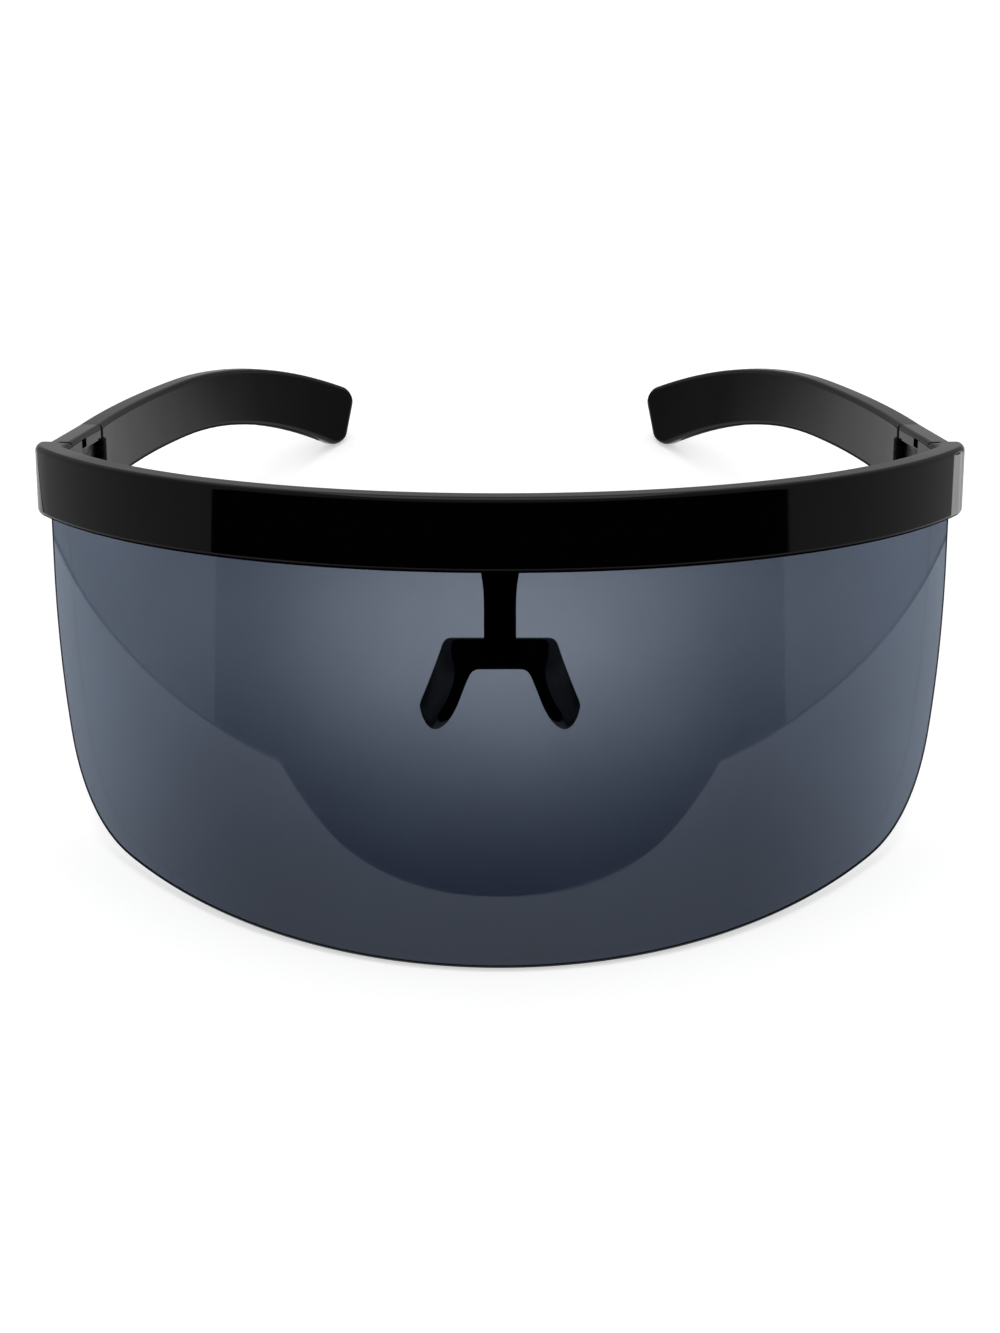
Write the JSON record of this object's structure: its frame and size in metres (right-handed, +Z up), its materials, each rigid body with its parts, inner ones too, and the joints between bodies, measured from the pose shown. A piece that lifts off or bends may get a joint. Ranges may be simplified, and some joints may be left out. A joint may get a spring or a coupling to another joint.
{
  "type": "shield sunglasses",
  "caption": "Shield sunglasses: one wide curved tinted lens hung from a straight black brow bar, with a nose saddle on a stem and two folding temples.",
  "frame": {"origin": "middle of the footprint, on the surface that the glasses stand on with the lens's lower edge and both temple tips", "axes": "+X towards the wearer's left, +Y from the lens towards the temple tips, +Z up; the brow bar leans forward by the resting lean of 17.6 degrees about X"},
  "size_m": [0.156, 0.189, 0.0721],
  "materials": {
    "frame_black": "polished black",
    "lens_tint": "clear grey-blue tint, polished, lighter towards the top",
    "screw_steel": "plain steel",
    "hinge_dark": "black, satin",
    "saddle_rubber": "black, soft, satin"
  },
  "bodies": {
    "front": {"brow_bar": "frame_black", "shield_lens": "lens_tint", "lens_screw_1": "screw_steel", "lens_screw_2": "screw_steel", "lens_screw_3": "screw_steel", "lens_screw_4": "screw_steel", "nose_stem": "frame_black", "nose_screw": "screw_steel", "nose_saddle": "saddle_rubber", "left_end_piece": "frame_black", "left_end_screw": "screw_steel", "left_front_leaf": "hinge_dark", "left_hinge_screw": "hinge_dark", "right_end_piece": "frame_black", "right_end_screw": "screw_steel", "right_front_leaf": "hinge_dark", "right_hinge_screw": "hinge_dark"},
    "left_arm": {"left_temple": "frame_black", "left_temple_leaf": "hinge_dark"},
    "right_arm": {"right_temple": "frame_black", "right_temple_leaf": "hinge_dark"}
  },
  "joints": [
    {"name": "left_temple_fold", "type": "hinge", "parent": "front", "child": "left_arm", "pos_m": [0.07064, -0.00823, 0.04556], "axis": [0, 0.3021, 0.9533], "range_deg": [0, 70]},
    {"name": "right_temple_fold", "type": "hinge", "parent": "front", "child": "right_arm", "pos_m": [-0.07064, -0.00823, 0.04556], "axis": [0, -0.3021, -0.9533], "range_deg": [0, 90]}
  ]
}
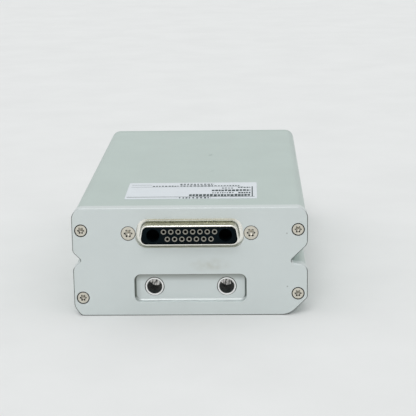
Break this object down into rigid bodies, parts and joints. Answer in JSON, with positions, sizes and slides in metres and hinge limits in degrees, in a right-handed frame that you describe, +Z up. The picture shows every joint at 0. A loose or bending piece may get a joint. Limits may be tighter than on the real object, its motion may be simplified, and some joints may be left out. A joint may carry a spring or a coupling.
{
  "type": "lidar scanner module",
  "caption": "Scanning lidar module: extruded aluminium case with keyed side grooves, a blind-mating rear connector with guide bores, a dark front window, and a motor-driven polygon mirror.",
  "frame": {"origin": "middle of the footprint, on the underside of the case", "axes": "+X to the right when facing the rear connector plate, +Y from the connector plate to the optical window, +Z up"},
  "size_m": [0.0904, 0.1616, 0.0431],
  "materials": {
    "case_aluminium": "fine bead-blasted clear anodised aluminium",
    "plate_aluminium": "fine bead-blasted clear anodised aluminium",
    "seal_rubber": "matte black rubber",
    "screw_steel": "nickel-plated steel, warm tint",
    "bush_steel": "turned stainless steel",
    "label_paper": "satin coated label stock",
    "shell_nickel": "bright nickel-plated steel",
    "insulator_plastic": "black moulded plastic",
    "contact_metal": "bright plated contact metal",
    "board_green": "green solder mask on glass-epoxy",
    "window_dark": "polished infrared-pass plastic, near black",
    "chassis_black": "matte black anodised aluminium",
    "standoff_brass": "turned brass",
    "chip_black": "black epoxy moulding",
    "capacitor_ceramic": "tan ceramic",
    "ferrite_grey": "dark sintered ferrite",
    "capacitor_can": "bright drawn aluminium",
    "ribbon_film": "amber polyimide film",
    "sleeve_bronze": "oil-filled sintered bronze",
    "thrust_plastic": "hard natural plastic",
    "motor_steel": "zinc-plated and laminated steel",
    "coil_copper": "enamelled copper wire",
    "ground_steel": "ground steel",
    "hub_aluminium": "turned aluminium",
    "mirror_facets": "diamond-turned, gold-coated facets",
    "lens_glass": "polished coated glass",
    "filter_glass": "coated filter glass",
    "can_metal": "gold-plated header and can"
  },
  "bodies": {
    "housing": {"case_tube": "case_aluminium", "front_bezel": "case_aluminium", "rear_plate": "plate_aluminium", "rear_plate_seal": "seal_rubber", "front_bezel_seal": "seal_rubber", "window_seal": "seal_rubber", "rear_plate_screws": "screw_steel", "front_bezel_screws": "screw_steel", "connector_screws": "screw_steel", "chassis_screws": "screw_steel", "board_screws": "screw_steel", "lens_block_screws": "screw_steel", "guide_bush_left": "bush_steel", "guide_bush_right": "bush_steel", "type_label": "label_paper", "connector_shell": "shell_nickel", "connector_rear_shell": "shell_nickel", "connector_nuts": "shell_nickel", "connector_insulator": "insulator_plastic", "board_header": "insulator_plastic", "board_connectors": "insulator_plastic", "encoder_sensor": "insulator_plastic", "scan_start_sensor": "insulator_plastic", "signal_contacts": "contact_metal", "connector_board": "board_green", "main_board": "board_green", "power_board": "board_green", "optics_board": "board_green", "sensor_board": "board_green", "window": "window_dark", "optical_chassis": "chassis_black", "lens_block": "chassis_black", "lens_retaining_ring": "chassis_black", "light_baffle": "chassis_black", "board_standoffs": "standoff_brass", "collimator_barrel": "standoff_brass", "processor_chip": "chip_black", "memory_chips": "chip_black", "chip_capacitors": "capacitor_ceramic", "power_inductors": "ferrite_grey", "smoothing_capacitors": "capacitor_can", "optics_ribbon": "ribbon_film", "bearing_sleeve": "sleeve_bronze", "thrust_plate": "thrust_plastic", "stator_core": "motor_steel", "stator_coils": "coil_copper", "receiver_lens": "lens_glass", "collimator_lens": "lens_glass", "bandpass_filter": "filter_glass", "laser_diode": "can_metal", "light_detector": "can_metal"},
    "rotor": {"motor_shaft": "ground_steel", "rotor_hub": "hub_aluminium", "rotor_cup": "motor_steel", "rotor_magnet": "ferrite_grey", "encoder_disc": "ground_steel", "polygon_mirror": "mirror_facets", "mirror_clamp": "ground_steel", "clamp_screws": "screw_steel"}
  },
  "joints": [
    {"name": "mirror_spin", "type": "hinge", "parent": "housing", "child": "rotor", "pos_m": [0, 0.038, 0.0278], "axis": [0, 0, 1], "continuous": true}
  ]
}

════

Task objective:
Print the material once more, exactly.

Exercise result:
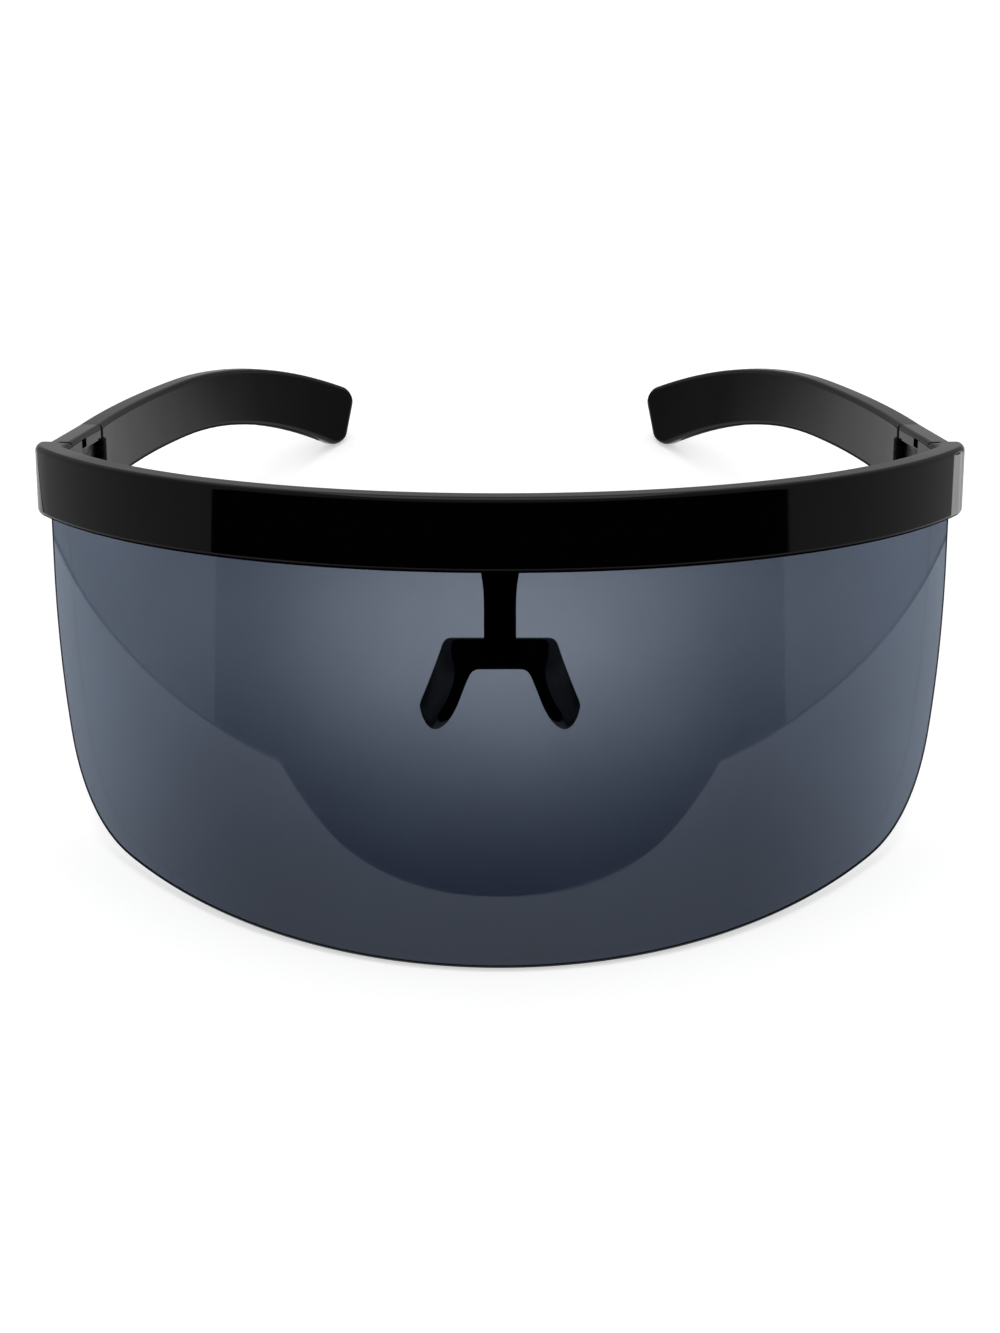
Write the JSON record of this object's structure: its frame and size in metres (right-handed, +Z up), its materials, each rigid body with its parts, inner ones too, and the joints between bodies, measured from the pose shown. A piece that lifts off or bends may get a joint. Ranges may be simplified, and some joints may be left out. A joint may get a spring or a coupling to another joint.
{
  "type": "shield sunglasses",
  "caption": "Shield sunglasses: one wide curved tinted lens hung from a straight black brow bar, with a nose saddle on a stem and two folding temples.",
  "frame": {"origin": "middle of the footprint, on the surface that the glasses stand on with the lens's lower edge and both temple tips", "axes": "+X towards the wearer's left, +Y from the lens towards the temple tips, +Z up; the brow bar leans forward by the resting lean of 17.6 degrees about X"},
  "size_m": [0.156, 0.189, 0.0721],
  "materials": {
    "frame_black": "polished black",
    "lens_tint": "clear grey-blue tint, polished, lighter towards the top",
    "screw_steel": "plain steel",
    "hinge_dark": "black, satin",
    "saddle_rubber": "black, soft, satin"
  },
  "bodies": {
    "front": {"brow_bar": "frame_black", "shield_lens": "lens_tint", "lens_screw_1": "screw_steel", "lens_screw_2": "screw_steel", "lens_screw_3": "screw_steel", "lens_screw_4": "screw_steel", "nose_stem": "frame_black", "nose_screw": "screw_steel", "nose_saddle": "saddle_rubber", "left_end_piece": "frame_black", "left_end_screw": "screw_steel", "left_front_leaf": "hinge_dark", "left_hinge_screw": "hinge_dark", "right_end_piece": "frame_black", "right_end_screw": "screw_steel", "right_front_leaf": "hinge_dark", "right_hinge_screw": "hinge_dark"},
    "left_arm": {"left_temple": "frame_black", "left_temple_leaf": "hinge_dark"},
    "right_arm": {"right_temple": "frame_black", "right_temple_leaf": "hinge_dark"}
  },
  "joints": [
    {"name": "left_temple_fold", "type": "hinge", "parent": "front", "child": "left_arm", "pos_m": [0.07064, -0.00823, 0.04556], "axis": [0, 0.3021, 0.9533], "range_deg": [0, 70]},
    {"name": "right_temple_fold", "type": "hinge", "parent": "front", "child": "right_arm", "pos_m": [-0.07064, -0.00823, 0.04556], "axis": [0, -0.3021, -0.9533], "range_deg": [0, 90]}
  ]
}
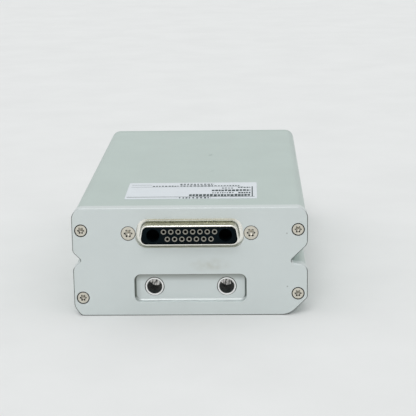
Break this object down into rigid bodies, parts and joints. Answer in JSON, with positions, sizes and slides in metres and hinge limits in degrees, in a right-handed frame that you describe, +Z up. The picture shows every joint at 0. A loose or bending piece may get a joint. Limits may be tighter than on the real object, its motion may be simplified, and some joints may be left out. A joint may carry a spring or a coupling.
{
  "type": "lidar scanner module",
  "caption": "Scanning lidar module: extruded aluminium case with keyed side grooves, a blind-mating rear connector with guide bores, a dark front window, and a motor-driven polygon mirror.",
  "frame": {"origin": "middle of the footprint, on the underside of the case", "axes": "+X to the right when facing the rear connector plate, +Y from the connector plate to the optical window, +Z up"},
  "size_m": [0.0904, 0.1616, 0.0431],
  "materials": {
    "case_aluminium": "fine bead-blasted clear anodised aluminium",
    "plate_aluminium": "fine bead-blasted clear anodised aluminium",
    "seal_rubber": "matte black rubber",
    "screw_steel": "nickel-plated steel, warm tint",
    "bush_steel": "turned stainless steel",
    "label_paper": "satin coated label stock",
    "shell_nickel": "bright nickel-plated steel",
    "insulator_plastic": "black moulded plastic",
    "contact_metal": "bright plated contact metal",
    "board_green": "green solder mask on glass-epoxy",
    "window_dark": "polished infrared-pass plastic, near black",
    "chassis_black": "matte black anodised aluminium",
    "standoff_brass": "turned brass",
    "chip_black": "black epoxy moulding",
    "capacitor_ceramic": "tan ceramic",
    "ferrite_grey": "dark sintered ferrite",
    "capacitor_can": "bright drawn aluminium",
    "ribbon_film": "amber polyimide film",
    "sleeve_bronze": "oil-filled sintered bronze",
    "thrust_plastic": "hard natural plastic",
    "motor_steel": "zinc-plated and laminated steel",
    "coil_copper": "enamelled copper wire",
    "ground_steel": "ground steel",
    "hub_aluminium": "turned aluminium",
    "mirror_facets": "diamond-turned, gold-coated facets",
    "lens_glass": "polished coated glass",
    "filter_glass": "coated filter glass",
    "can_metal": "gold-plated header and can"
  },
  "bodies": {
    "housing": {"case_tube": "case_aluminium", "front_bezel": "case_aluminium", "rear_plate": "plate_aluminium", "rear_plate_seal": "seal_rubber", "front_bezel_seal": "seal_rubber", "window_seal": "seal_rubber", "rear_plate_screws": "screw_steel", "front_bezel_screws": "screw_steel", "connector_screws": "screw_steel", "chassis_screws": "screw_steel", "board_screws": "screw_steel", "lens_block_screws": "screw_steel", "guide_bush_left": "bush_steel", "guide_bush_right": "bush_steel", "type_label": "label_paper", "connector_shell": "shell_nickel", "connector_rear_shell": "shell_nickel", "connector_nuts": "shell_nickel", "connector_insulator": "insulator_plastic", "board_header": "insulator_plastic", "board_connectors": "insulator_plastic", "encoder_sensor": "insulator_plastic", "scan_start_sensor": "insulator_plastic", "signal_contacts": "contact_metal", "connector_board": "board_green", "main_board": "board_green", "power_board": "board_green", "optics_board": "board_green", "sensor_board": "board_green", "window": "window_dark", "optical_chassis": "chassis_black", "lens_block": "chassis_black", "lens_retaining_ring": "chassis_black", "light_baffle": "chassis_black", "board_standoffs": "standoff_brass", "collimator_barrel": "standoff_brass", "processor_chip": "chip_black", "memory_chips": "chip_black", "chip_capacitors": "capacitor_ceramic", "power_inductors": "ferrite_grey", "smoothing_capacitors": "capacitor_can", "optics_ribbon": "ribbon_film", "bearing_sleeve": "sleeve_bronze", "thrust_plate": "thrust_plastic", "stator_core": "motor_steel", "stator_coils": "coil_copper", "receiver_lens": "lens_glass", "collimator_lens": "lens_glass", "bandpass_filter": "filter_glass", "laser_diode": "can_metal", "light_detector": "can_metal"},
    "rotor": {"motor_shaft": "ground_steel", "rotor_hub": "hub_aluminium", "rotor_cup": "motor_steel", "rotor_magnet": "ferrite_grey", "encoder_disc": "ground_steel", "polygon_mirror": "mirror_facets", "mirror_clamp": "ground_steel", "clamp_screws": "screw_steel"}
  },
  "joints": [
    {"name": "mirror_spin", "type": "hinge", "parent": "housing", "child": "rotor", "pos_m": [0, 0.038, 0.0278], "axis": [0, 0, 1], "continuous": true}
  ]
}